Executive assistants usually work directly for company executives and sometimes hold supervisory roles over lower-level support staff. They must be highly organized, have good interpersonal skills and possess managerial abilities. Additional skills requirements may including being able to prioritize work, communicate effectively and learn new skills as needed.
Professional organizations offer certification to executive assistants who can prove their proficiency in the field by passing a standardized examination. Certification is not required to work as an executive assistant, but many employers prefer to hire certified assistants.
The International Association of Administrative Professionals (IAAP) offers two designations: Certified Professional Secretary (CPS) and Certified Administrative Professional (CAP). The CPS exam has three sections covering fundamental administrative techniques, while the CAP exam has four parts and is slightly more advanced.

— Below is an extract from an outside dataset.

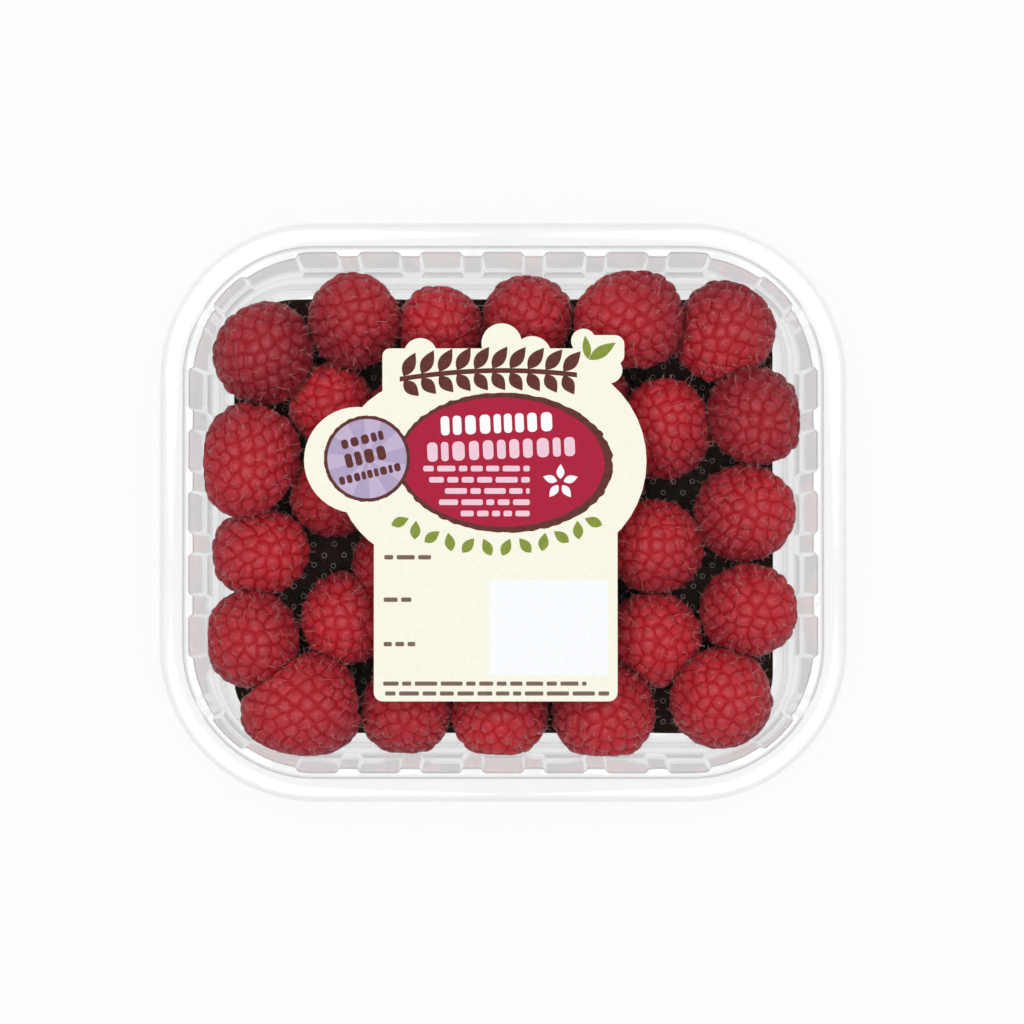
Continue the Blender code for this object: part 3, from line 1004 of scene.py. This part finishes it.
def make_print():
    brown = paper_look("ink_brown", rgb(88, 40, 38), rgb(104, 56, 50))
    crimson = paper_look("ink_crimson", rgb(178, 26, 60), rgb(164, 28, 56))
    lilac = paper_look("ink_lilac", rgb(176, 160, 196), rgb(184, 168, 200))
    pale = paper_look("ink_pale_lilac", rgb(194, 178, 210), rgb(200, 186, 214))
    green = paper_look("ink_green", rgb(128, 146, 52), rgb(142, 156, 70))
    white = paper_look("ink_white", rgb(252, 254, 255), rgb(248, 250, 254))
    pink = paper_look("ink_pink", rgb(244, 208, 222), rgb(238, 200, 215))
    grey = paper_look("ink_grey", rgb(116, 94, 86), rgb(130, 108, 98))
    rng = random.Random(12)

    printed("print_ring", [ellipse(0.4, 10.0, 21.9, 14.2, 160, -0.03, brush_edge(3, 0.014))], 1, brown)
    printed("print_oval", [ellipse(-0.1, 10.1, 20.7, 13.1, 120, -0.03, brush_edge(4, 0.006))], 2, crimson)
    printed("print_disc_ring", [ellipse(*DISC, 8.75, 8.75, 120, 0, brush_edge(8, 0.012))], 3, brown)
    printed("print_disc", [ellipse(*DISC, DISC_RADIUS, DISC_RADIUS)], 4, lilac)
    rays = []
    for k in range(7):
        a, b = 2 * math.pi * k / 7 + 0.3, 2 * math.pi * (k + 0.5) / 7 + 0.3
        edge = []
        for m in range(5):
            turn = a + (b - a) * m / 4
            edge.append((DISC[0] + DISC_RADIUS * math.cos(turn), DISC[1] + DISC_RADIUS * math.sin(turn)))
        rays.append([DISC] + edge)
    printed("print_rays", rays, 5, pale)
    badge = marks(-33.2, -24.0, 14.6, 1.9, 5, rng, 0.24)
    badge += marks(-32.4, -23.4, 11.2, 2.9, 4, rng, 0.24)
    badge += marks(-33.6, -20.4, 7.7, 1.7, 9, rng, 0.24)
    printed("print_badge", badge, 6, brown)
    printed("print_box", [block(9.2, -23.4, 12.1, 9.65)], 1, white)

    bars = dashes(-24.1, -13.7, -9.2, 0.9, rng)
    bars += dashes(-24.2, -18.6, -17.8, 0.9, rng)
    bars += dashes(-24.2, -17.8, -26.8, 0.9, rng)
    bars += dashes(-24.3, 16.9, -34.8, 0.85, rng)
    bars += dashes(-23.9, 21.5, -36.8, 0.85, rng)
    printed("print_captions", bars, 1, grey)

    arc = []
    for k in range(12):
        turn = math.radians(-90 + 40 * (2 * k / 11 - 1))
        x, y = -1.3 + 30.5 * math.cos(turn), 15.0 + 22.2 * math.sin(turn)
        lean = turn + (0.5 if k % 2 else -0.5)
        half = (1.9 * math.cos(lean), 1.9 * math.sin(lean))
        arc.append(leaf((x + half[0], y + half[1]), (x - half[0], y - half[1]), 1.05))
    printed("print_arc", arc, 3, green)

    printed("print_title", marks(-13.0, 10.4, 17.9, 3.9, 9, rng, 0.04), 3, white)
    printed("print_second", marks(-15.8, 15.0, 12.7, 3.9, 11, rng, 0.04), 3, pink)
    lines = []
    for row, length in enumerate((21.6, 20.4, 17.2, 18.4, 14.0)):
        lines += dashes(5.4 - length, 5.4, 8.8 - 2.28 * row, 1.15, rng)
    printed("print_lines", lines, 3, pink)
    petals = []
    for k in range(5):
        turn = 2 * math.pi * k / 5 + 0.3
        start = (11.6 + 0.7 * math.cos(turn), 6.0 + 0.7 * math.sin(turn))
        petals.append(leaf(start, (11.6 + 3.7 * math.cos(turn), 6.0 + 3.7 * math.sin(turn)), 0.8))
    printed("print_flower", petals, 3, white)

    stem, leaves = [], []
    for side in (1, -1):
        edge = [(x, vine_height(x) + side * 0.5) for x in range(-21, 16)]
        stem += edge if side > 0 else edge[::-1]
    for k in range(10):
        x = -20.2 + 3.6 * k
        for side, length in ((1, 5.4), (-1, 4.4)):
            turn = side * 0.95 - 0.008 * x
            base = (x, vine_height(x) + side * 0.45)
            tip = (base[0] + length * math.cos(turn), base[1] + length * math.sin(turn))
            leaves.append(leaf(base, tip, 1.3))
    printed("print_vine", [stem], 1, brown)
    printed("print_vine_leaves", leaves, 2, brown)
    pair = [leaf((17.3, 31.0), (16.6, 35.8), 0.85), leaf((17.4, 30.9), (22.9, 34.4), 1.2)]
    printed("print_leaves", pair, 1, green)


# ---------------------------------------------------------------- stage


def make_floor():
    """A white floor that the camera and reflections see mostly as plain white."""
    look = Look("floor")
    shade = look.mix(look.noise(3.0), rgb(252, 252, 252), rgb(255, 255, 255))
    look.set(Base_Color=shade, Roughness=0.9, Specular_IOR_Level=0.0)
    path = look.add("ShaderNodeLightPath")
    kinds = {0: path.outputs["Is Camera Ray"], 1: path.outputs["Is Glossy Ray"]}
    seen = look.add("ShaderNodeMath", kinds, operation="MAXIMUM")
    share = look.add("ShaderNodeMath", {0: seen.outputs[0], 1: FLOOR_GLOW}, operation="MULTIPLY").outputs[0]
    glow = look.add("ShaderNodeEmission", {"Color": (1, 1, 1, 1), "Strength": 1.0})
    both = look.add("ShaderNodeMixShader", {0: share, 1: look.shader.outputs[0], 2: glow.outputs[0]})
    look.tree.links.new(both.outputs[0], look.output.inputs["Surface"])
    corners = [(-3, -3, 0), (3, -3, 0), (3, 3, 0), (-3, 3, 0)]
    floor = piece("floor", corners, [(0, 1, 2, 3)], look.material, smooth=False, riding=False)
    floor.location.z = -0.0002


def make_world():
    """Soft light from all round, which the camera and reflections see as white."""
    world = bpy.data.worlds.new("studio")
    bpy.context.scene.world = world
    world.use_nodes = True
    tree = world.node_tree
    ambient = tree.nodes["Background"]
    ambient.inputs["Strength"].default_value = AMBIENT
    ambient.inputs["Color"].default_value = (1, 1, 1, 1)
    white = tree.nodes.new("ShaderNodeBackground")
    white.inputs["Color"].default_value = (1, 1, 1, 1)
    path = tree.nodes.new("ShaderNodeLightPath")
    seen = tree.nodes.new("ShaderNodeMath")
    seen.operation = "MAXIMUM"
    tree.links.new(path.outputs["Is Camera Ray"], seen.inputs[0])
    tree.links.new(path.outputs["Is Glossy Ray"], seen.inputs[1])
    both = tree.nodes.new("ShaderNodeMixShader")
    tree.links.new(seen.outputs[0], both.inputs[0])
    tree.links.new(ambient.outputs[0], both.inputs[1])
    tree.links.new(white.outputs[0], both.inputs[2])
    tree.links.new(both.outputs[0], tree.nodes["World Output"].inputs["Surface"])


def make_lamps():
    for number in range(4):
        turn = math.radians(45 + 90 * number)
        data = bpy.data.lights.new(f"soft_{number}", "AREA")
        data.energy = LAMP_POWER
        data.size = LAMP_SIZE
        light = bpy.data.objects.new(f"soft_{number}", data)
        light.location = (LAMP_REACH * math.cos(turn), LAMP_REACH * math.sin(turn), LAMP_HEIGHT)
        light.rotation_euler = (Vector((0, 0, 0.02)) - light.location).to_track_quat("-Z", "Y").to_euler()
        bpy.context.scene.collection.objects.link(light)


def make_camera():
    """The photo's view from above, a touch from the front, and how its light is counted."""
    scene = bpy.context.scene
    camera = bpy.data.objects.new("camera", bpy.data.cameras.new("camera"))
    scene.collection.objects.link(camera)
    scene.camera = camera
    camera.data.sensor_width = 36.0
    camera.data.lens = CAMERA_LENS
    camera.data.clip_start = 0.05
    back, up = CAMERA_DISTANCE * math.sin(CAMERA_LEAN), CAMERA_DISTANCE * math.cos(CAMERA_LEAN)
    camera.location = (CAMERA_SIDE, -back, RIM_TOP + up)
    camera.rotation_euler = (CAMERA_LEAN, 0, 0)
    scene.view_settings.view_transform = "Standard"
    scene.cycles.transparent_max_bounces = 16
    scene.cycles.max_bounces = 6
    scene.cycles.diffuse_bounces = 3
    scene.cycles.glossy_bounces = 3


def main():
    make_tray(clear_plastic("clear_sheet", (0.98, 0.984, 0.983, 1), (0.979, 0.981, 0.981, 1), 0.33, True))
    make_pad(pad_look())
    make_pad_rings(ring_look())
    make_raspberries(berry_look(), hair_look())
    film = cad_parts["film"]
    film.data.materials.clear()
    film.data.materials.append(
        clear_plastic("clear_film", (0.996, 0.997, 0.997, 1), (0.975, 0.98, 0.98, 1), 0.05, False)
    )
    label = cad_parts["label"]
    label.data.materials.clear()
    label.data.materials.append(paper_look("label_paper", rgb(252, 250, 235), rgb(248, 245, 226)))
    for node in (film, label):
        node.data.polygons.foreach_set("use_smooth", [False] * len(node.data.polygons))
    make_print()
    make_floor()
    make_world()
    make_lamps()
    make_camera()


main()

Salary Info and Job Outlook
According to the U.S. Bureau of Labor Statistics, executive administrative assistants and secretaries earned an average salary of $55,460 in May 2015, compared to general secretaries, who earned an average of $35,200. Executive administrative assistant and secretary positions were predicted to see little or no job growth from 2014-2024. Applicants with bachelor's degrees should have an advantage in the hiring process.
While executive assistants earn significantly more than an administrative assistant or secretary, projected job growth is not expected to be good for the next ten years. A candidate could become more qualified for this position with some post-secondary education or by passing a certification exam.